*Exercise*
Exactly the lines from the one with "Keep writing the Blender" to the one with "return material", both included, are to be printed again; leave out the rest.

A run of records
******************************

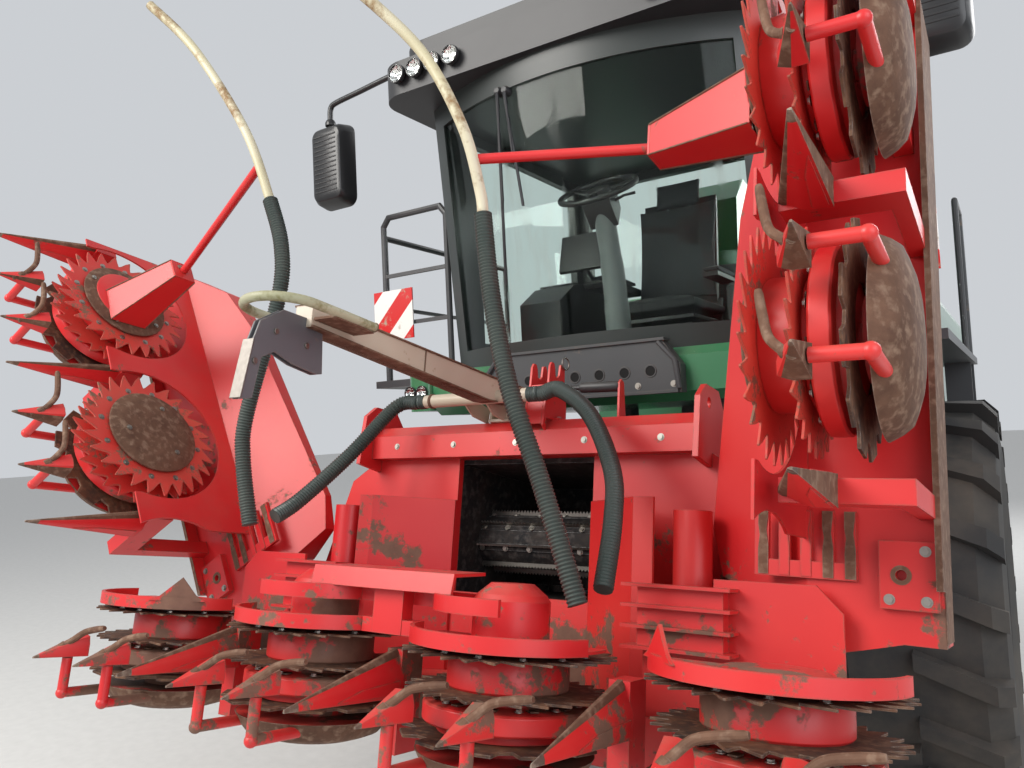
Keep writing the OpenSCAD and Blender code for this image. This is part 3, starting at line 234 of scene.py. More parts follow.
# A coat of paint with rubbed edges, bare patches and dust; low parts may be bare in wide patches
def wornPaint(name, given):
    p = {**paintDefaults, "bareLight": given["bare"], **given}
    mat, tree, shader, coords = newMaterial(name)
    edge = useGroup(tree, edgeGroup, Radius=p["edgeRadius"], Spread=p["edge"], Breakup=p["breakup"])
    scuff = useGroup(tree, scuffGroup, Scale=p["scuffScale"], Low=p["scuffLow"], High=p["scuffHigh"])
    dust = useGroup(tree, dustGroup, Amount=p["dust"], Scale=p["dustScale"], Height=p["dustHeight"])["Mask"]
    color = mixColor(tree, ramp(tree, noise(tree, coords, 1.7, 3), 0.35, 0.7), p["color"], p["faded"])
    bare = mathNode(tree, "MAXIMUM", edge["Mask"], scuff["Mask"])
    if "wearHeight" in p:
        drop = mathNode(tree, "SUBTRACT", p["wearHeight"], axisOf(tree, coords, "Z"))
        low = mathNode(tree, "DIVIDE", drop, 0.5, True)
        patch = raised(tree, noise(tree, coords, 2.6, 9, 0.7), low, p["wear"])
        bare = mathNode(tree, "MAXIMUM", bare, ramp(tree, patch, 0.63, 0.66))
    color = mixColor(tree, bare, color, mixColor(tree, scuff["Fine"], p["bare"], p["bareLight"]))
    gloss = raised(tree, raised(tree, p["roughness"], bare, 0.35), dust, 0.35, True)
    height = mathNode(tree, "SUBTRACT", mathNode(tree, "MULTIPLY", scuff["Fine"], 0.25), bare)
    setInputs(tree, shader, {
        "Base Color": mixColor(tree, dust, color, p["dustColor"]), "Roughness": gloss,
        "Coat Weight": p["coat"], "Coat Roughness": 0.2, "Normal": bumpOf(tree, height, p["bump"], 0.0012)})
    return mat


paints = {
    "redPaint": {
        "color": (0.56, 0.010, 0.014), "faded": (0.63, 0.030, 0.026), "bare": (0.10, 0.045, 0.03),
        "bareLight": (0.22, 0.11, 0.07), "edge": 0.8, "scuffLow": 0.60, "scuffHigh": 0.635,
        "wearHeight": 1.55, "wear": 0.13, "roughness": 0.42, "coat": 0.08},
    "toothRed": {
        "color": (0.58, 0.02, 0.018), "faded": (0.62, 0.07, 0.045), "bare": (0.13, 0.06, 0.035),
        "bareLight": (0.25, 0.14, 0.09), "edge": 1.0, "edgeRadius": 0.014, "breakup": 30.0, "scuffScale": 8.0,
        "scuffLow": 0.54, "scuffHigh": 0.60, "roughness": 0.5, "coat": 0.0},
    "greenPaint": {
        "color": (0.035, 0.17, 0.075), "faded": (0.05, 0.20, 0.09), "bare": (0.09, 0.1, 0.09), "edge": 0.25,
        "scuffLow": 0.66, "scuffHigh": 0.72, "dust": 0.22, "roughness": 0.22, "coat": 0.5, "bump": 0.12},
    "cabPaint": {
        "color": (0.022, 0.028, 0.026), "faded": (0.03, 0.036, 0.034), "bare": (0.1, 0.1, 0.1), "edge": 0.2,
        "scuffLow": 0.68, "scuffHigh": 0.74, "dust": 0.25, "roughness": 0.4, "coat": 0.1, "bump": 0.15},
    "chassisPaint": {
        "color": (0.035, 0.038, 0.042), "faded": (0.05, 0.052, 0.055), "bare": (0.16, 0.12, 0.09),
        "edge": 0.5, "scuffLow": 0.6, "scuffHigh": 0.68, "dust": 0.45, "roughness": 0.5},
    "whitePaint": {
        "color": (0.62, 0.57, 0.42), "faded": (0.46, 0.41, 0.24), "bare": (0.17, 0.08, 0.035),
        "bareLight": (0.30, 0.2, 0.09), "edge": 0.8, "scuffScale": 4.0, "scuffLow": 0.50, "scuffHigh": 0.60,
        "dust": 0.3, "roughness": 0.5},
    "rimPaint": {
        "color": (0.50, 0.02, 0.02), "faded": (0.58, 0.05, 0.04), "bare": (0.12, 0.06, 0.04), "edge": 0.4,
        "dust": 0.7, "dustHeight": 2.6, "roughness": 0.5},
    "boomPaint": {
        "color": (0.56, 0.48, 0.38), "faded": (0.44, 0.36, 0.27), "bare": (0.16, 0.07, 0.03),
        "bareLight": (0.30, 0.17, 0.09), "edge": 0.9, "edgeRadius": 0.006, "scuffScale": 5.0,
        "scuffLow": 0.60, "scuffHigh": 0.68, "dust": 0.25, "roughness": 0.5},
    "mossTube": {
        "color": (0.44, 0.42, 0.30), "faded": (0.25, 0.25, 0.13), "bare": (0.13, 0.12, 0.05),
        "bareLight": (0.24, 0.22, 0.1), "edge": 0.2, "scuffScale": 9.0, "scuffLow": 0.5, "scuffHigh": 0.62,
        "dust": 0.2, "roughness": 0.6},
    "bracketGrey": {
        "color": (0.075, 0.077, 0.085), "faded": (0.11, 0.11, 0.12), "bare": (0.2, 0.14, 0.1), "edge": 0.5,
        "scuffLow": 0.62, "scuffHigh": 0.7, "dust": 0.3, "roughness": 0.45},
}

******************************

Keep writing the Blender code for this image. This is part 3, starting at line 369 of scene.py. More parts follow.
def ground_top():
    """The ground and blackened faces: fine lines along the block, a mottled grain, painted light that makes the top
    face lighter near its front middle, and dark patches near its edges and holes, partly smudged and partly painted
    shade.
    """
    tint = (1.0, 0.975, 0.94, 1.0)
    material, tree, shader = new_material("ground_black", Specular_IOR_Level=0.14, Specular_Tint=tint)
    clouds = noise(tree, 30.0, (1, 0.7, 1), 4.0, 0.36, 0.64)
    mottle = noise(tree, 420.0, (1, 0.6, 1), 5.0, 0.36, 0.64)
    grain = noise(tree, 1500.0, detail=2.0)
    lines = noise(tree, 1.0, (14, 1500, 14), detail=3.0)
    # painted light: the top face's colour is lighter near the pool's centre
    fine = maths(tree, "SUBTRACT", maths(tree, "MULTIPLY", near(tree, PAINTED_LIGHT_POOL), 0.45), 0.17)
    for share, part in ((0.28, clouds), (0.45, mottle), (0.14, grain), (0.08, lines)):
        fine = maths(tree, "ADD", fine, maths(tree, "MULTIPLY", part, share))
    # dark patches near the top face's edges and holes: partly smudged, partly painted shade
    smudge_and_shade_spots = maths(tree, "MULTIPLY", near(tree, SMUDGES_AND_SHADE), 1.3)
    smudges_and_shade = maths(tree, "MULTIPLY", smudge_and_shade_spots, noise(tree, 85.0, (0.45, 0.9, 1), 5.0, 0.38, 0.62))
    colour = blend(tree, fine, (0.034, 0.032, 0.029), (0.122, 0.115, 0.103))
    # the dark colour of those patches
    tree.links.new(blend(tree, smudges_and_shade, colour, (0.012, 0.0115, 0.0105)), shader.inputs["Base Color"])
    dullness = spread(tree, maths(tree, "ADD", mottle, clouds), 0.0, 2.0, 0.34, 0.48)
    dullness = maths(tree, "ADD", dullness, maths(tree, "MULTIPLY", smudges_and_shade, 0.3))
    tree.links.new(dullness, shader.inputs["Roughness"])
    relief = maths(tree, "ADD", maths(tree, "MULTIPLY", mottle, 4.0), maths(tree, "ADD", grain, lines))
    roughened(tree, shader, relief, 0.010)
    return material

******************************

*Task response*
Keep writing the Blender code for this image. This is part 3, starting at line 369 of scene.py. More parts follow.
def ground_top():
    """The ground and blackened faces: fine lines along the block, a mottled grain, painted light that makes the top
    face lighter near its front middle, and dark patches near its edges and holes, partly smudged and partly painted
    shade.
    """
    tint = (1.0, 0.975, 0.94, 1.0)
    material, tree, shader = new_material("ground_black", Specular_IOR_Level=0.14, Specular_Tint=tint)
    clouds = noise(tree, 30.0, (1, 0.7, 1), 4.0, 0.36, 0.64)
    mottle = noise(tree, 420.0, (1, 0.6, 1), 5.0, 0.36, 0.64)
    grain = noise(tree, 1500.0, detail=2.0)
    lines = noise(tree, 1.0, (14, 1500, 14), detail=3.0)
    # painted light: the top face's colour is lighter near the pool's centre
    fine = maths(tree, "SUBTRACT", maths(tree, "MULTIPLY", near(tree, PAINTED_LIGHT_POOL), 0.45), 0.17)
    for share, part in ((0.28, clouds), (0.45, mottle), (0.14, grain), (0.08, lines)):
        fine = maths(tree, "ADD", fine, maths(tree, "MULTIPLY", part, share))
    # dark patches near the top face's edges and holes: partly smudged, partly painted shade
    smudge_and_shade_spots = maths(tree, "MULTIPLY", near(tree, SMUDGES_AND_SHADE), 1.3)
    smudges_and_shade = maths(tree, "MULTIPLY", smudge_and_shade_spots, noise(tree, 85.0, (0.45, 0.9, 1), 5.0, 0.38, 0.62))
    colour = blend(tree, fine, (0.034, 0.032, 0.029), (0.122, 0.115, 0.103))
    # the dark colour of those patches
    tree.links.new(blend(tree, smudges_and_shade, colour, (0.012, 0.0115, 0.0105)), shader.inputs["Base Color"])
    dullness = spread(tree, maths(tree, "ADD", mottle, clouds), 0.0, 2.0, 0.34, 0.48)
    dullness = maths(tree, "ADD", dullness, maths(tree, "MULTIPLY", smudges_and_shade, 0.3))
    tree.links.new(dullness, shader.inputs["Roughness"])
    relief = maths(tree, "ADD", maths(tree, "MULTIPLY", mottle, 4.0), maths(tree, "ADD", grain, lines))
    roughened(tree, shader, relief, 0.010)
    return material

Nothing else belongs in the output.